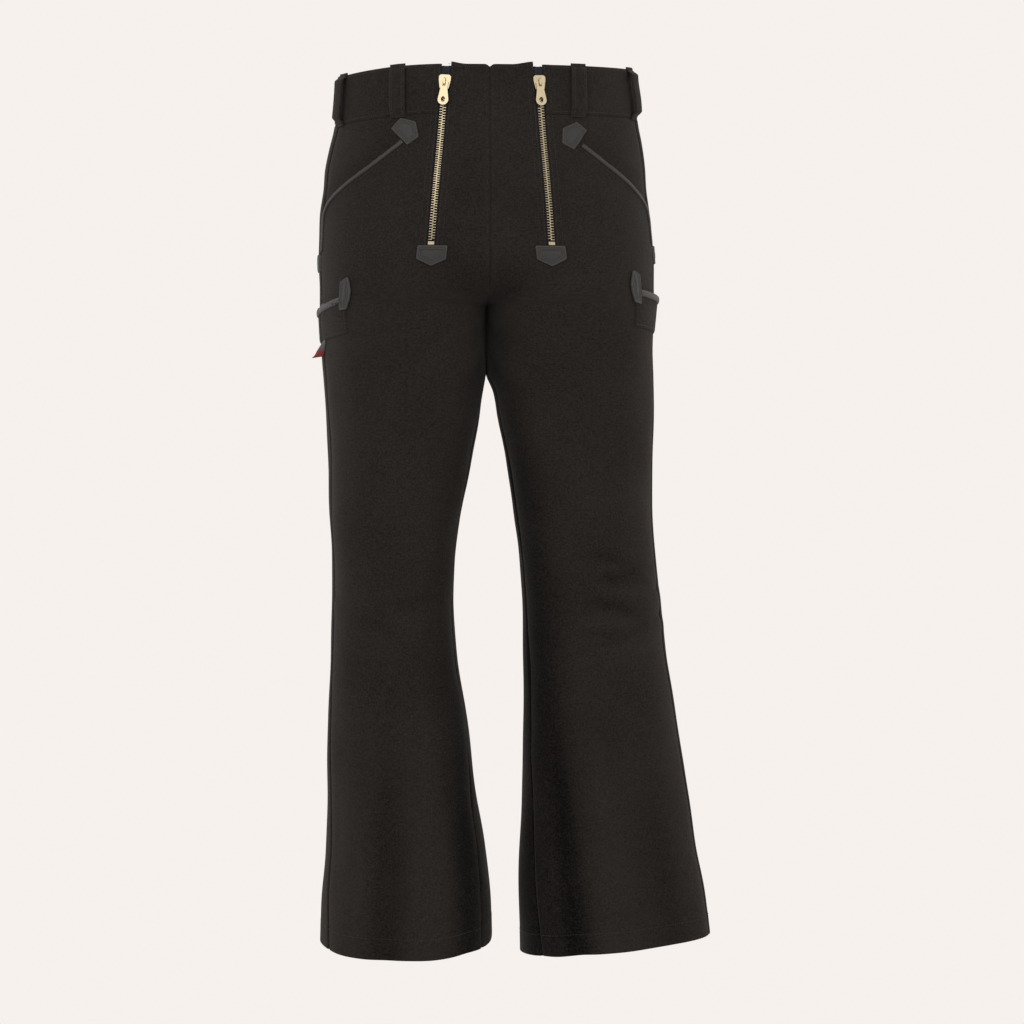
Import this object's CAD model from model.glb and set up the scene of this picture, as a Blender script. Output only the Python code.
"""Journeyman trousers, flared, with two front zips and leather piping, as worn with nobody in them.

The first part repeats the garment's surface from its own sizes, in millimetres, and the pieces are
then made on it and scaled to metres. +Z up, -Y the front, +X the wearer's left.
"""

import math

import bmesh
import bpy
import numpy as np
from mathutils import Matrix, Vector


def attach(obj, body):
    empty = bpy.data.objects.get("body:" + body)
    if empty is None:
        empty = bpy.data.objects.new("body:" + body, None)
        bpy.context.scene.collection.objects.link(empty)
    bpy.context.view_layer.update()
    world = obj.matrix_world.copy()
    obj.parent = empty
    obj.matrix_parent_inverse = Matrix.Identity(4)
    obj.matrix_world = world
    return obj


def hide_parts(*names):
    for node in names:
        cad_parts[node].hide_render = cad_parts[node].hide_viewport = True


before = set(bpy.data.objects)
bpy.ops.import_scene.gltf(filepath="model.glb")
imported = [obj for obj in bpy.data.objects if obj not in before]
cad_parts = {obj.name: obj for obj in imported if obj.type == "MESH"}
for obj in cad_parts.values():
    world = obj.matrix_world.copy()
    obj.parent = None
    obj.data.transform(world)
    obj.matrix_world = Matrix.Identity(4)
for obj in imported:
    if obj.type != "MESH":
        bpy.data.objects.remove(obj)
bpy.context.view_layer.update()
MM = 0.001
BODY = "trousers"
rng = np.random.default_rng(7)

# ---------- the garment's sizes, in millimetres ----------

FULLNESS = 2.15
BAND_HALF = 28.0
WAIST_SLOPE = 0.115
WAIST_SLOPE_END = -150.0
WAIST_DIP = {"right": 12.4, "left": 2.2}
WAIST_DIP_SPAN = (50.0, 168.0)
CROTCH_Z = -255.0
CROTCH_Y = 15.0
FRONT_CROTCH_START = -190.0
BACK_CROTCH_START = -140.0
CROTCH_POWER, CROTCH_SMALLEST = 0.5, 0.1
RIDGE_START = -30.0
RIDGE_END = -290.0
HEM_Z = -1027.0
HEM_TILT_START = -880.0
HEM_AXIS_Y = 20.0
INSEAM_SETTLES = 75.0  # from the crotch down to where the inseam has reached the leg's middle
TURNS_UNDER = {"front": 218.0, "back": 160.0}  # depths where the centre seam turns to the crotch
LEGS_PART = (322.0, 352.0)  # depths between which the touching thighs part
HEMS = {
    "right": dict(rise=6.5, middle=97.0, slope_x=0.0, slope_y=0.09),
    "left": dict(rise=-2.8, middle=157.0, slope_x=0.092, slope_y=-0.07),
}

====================

Emit the full listing verbatim.

Response below:
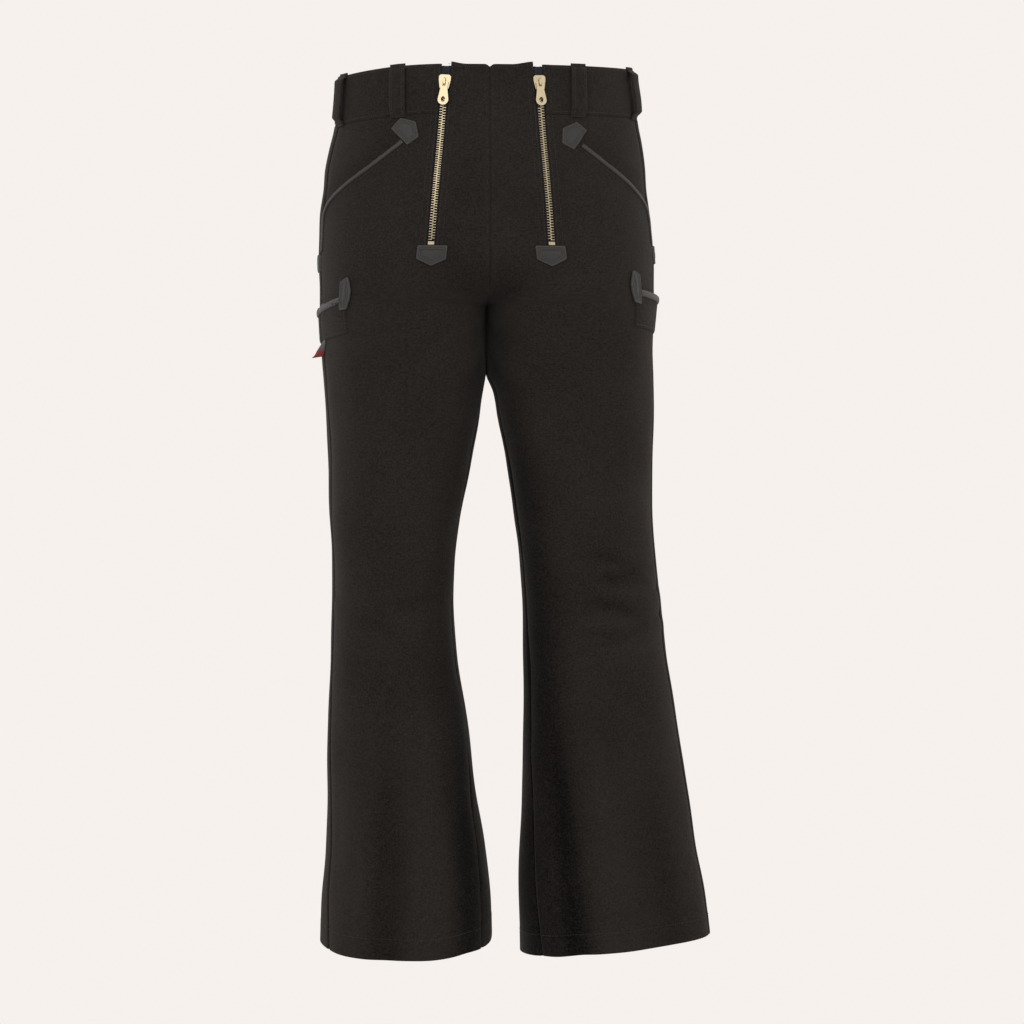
Import this object's CAD model from model.glb and set up the scene of this picture, as a Blender script. Output only the Python code.
"""Journeyman trousers, flared, with two front zips and leather piping, as worn with nobody in them.

The first part repeats the garment's surface from its own sizes, in millimetres, and the pieces are
then made on it and scaled to metres. +Z up, -Y the front, +X the wearer's left.
"""

import math

import bmesh
import bpy
import numpy as np
from mathutils import Matrix, Vector


def attach(obj, body):
    empty = bpy.data.objects.get("body:" + body)
    if empty is None:
        empty = bpy.data.objects.new("body:" + body, None)
        bpy.context.scene.collection.objects.link(empty)
    bpy.context.view_layer.update()
    world = obj.matrix_world.copy()
    obj.parent = empty
    obj.matrix_parent_inverse = Matrix.Identity(4)
    obj.matrix_world = world
    return obj


def hide_parts(*names):
    for node in names:
        cad_parts[node].hide_render = cad_parts[node].hide_viewport = True


before = set(bpy.data.objects)
bpy.ops.import_scene.gltf(filepath="model.glb")
imported = [obj for obj in bpy.data.objects if obj not in before]
cad_parts = {obj.name: obj for obj in imported if obj.type == "MESH"}
for obj in cad_parts.values():
    world = obj.matrix_world.copy()
    obj.parent = None
    obj.data.transform(world)
    obj.matrix_world = Matrix.Identity(4)
for obj in imported:
    if obj.type != "MESH":
        bpy.data.objects.remove(obj)
bpy.context.view_layer.update()
MM = 0.001
BODY = "trousers"
rng = np.random.default_rng(7)

# ---------- the garment's sizes, in millimetres ----------

FULLNESS = 2.15
BAND_HALF = 28.0
WAIST_SLOPE = 0.115
WAIST_SLOPE_END = -150.0
WAIST_DIP = {"right": 12.4, "left": 2.2}
WAIST_DIP_SPAN = (50.0, 168.0)
CROTCH_Z = -255.0
CROTCH_Y = 15.0
FRONT_CROTCH_START = -190.0
BACK_CROTCH_START = -140.0
CROTCH_POWER, CROTCH_SMALLEST = 0.5, 0.1
RIDGE_START = -30.0
RIDGE_END = -290.0
HEM_Z = -1027.0
HEM_TILT_START = -880.0
HEM_AXIS_Y = 20.0
INSEAM_SETTLES = 75.0  # from the crotch down to where the inseam has reached the leg's middle
TURNS_UNDER = {"front": 218.0, "back": 160.0}  # depths where the centre seam turns to the crotch
LEGS_PART = (322.0, 352.0)  # depths between which the touching thighs part
HEMS = {
    "right": dict(rise=6.5, middle=97.0, slope_x=0.0, slope_y=0.09),
    "left": dict(rise=-2.8, middle=157.0, slope_x=0.092, slope_y=-0.07),
}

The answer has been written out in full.